True, and contrary to some other people here, I do like making my own 
tools, whether they be mechancial tools, electronic tools (like test 
equipment) or software tools. In fact _I_ am seriously looking at some of 
the current microcotnrolelr families for use in projects. But this 
doesn't mean everybody has to want to use them. 

FWIW, I was simply defending the right of some other poster to build this 
device using a Z80 and 8255s if he wants to. You don't like that desing? 
Well, nobody is stopping you making your own.

> 
> > OK, so firtly you have to buy this tool [1] and secondly I need a USB
> > host to control it.
> 
>     Ah, come on Tony, P3 are throwaway itens...P4 are cheap as candy. A nice 

Not round here...

> post "I need a P4"will bring 3 or 4 to your door. For free. Why not use new 
> technology? Linux drives that, you don't need to use windows. And if you get 

For mt own (in)sanity, I want to unsderstand how thigns should work, so 
when (not if) they don't I have some chance of putting them right. I 
guess that answers your question...

> > 6303 in one of its many varieants? 7811? COP400? 3870? Do I have to list
> > any more?
> 
>     Was ist common?? When?

I have come across all of those microcontrollers in my time. In fact I 
was using something based on the 3870 (the HPIL-GPIO interface) and 
reparing something containing a COP400 (HPIL knob input device -- in fact 
jsut about all HP-HIL devices have COP400s in them) a couple of days ago. 

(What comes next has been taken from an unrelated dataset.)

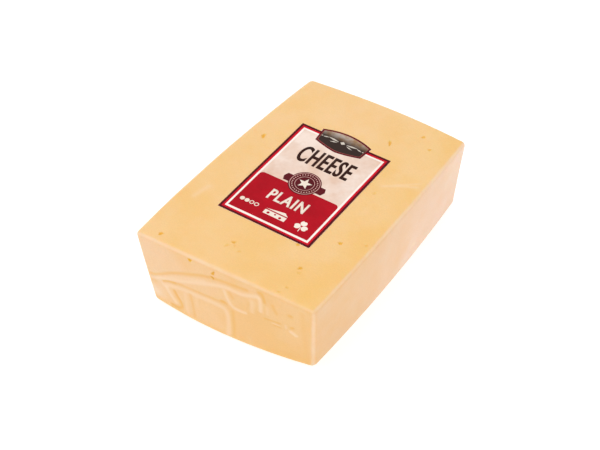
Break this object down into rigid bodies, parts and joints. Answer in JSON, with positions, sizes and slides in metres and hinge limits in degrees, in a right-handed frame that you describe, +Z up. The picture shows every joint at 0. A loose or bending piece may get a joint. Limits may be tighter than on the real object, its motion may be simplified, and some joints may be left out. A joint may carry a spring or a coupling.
{
  "type": "block of cheese",
  "caption": "Wire-cut rectangular block of semi-hard cheese with soft edges, lying flat, with a die-cut paper label stuck on its top face.",
  "frame": {"origin": "under the middle of the block, on the plane of the flat face that it rests on", "axes": "+X across the block, from its left side to its right; +Y along the block, from the end with the wrapping folds to the far end, and up the label; +Z up, out of the face that carries the label"},
  "size_m": [0.1048, 0.1532, 0.0466],
  "materials": {
    "cheese": "satin",
    "label": "satin"
  },
  "bodies": {
    "root": {"cheese_block": "cheese", "label": "label"}
  },
  "joints": []
}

Actually, the 8048 family is getting soemwhat hard to find now (AFAIL it 
is no longer manufactured), and that one turns up _everywhere_.

> 
> > Actually I disagree with that. It's often easier to repari something with
> > lots of parts, where yoy only have to replace the one bit that's failed.
> > Which would you rather have to fix? An HP9830 (lots of TTL), a Sinclear
> > Spectrum (custom ULA) or a modern PC motherboard.
> 
>     I can repair the three :) I can even recreate the speccy ULA in CPLD :) 

So can I. So what? Which would you rather repair?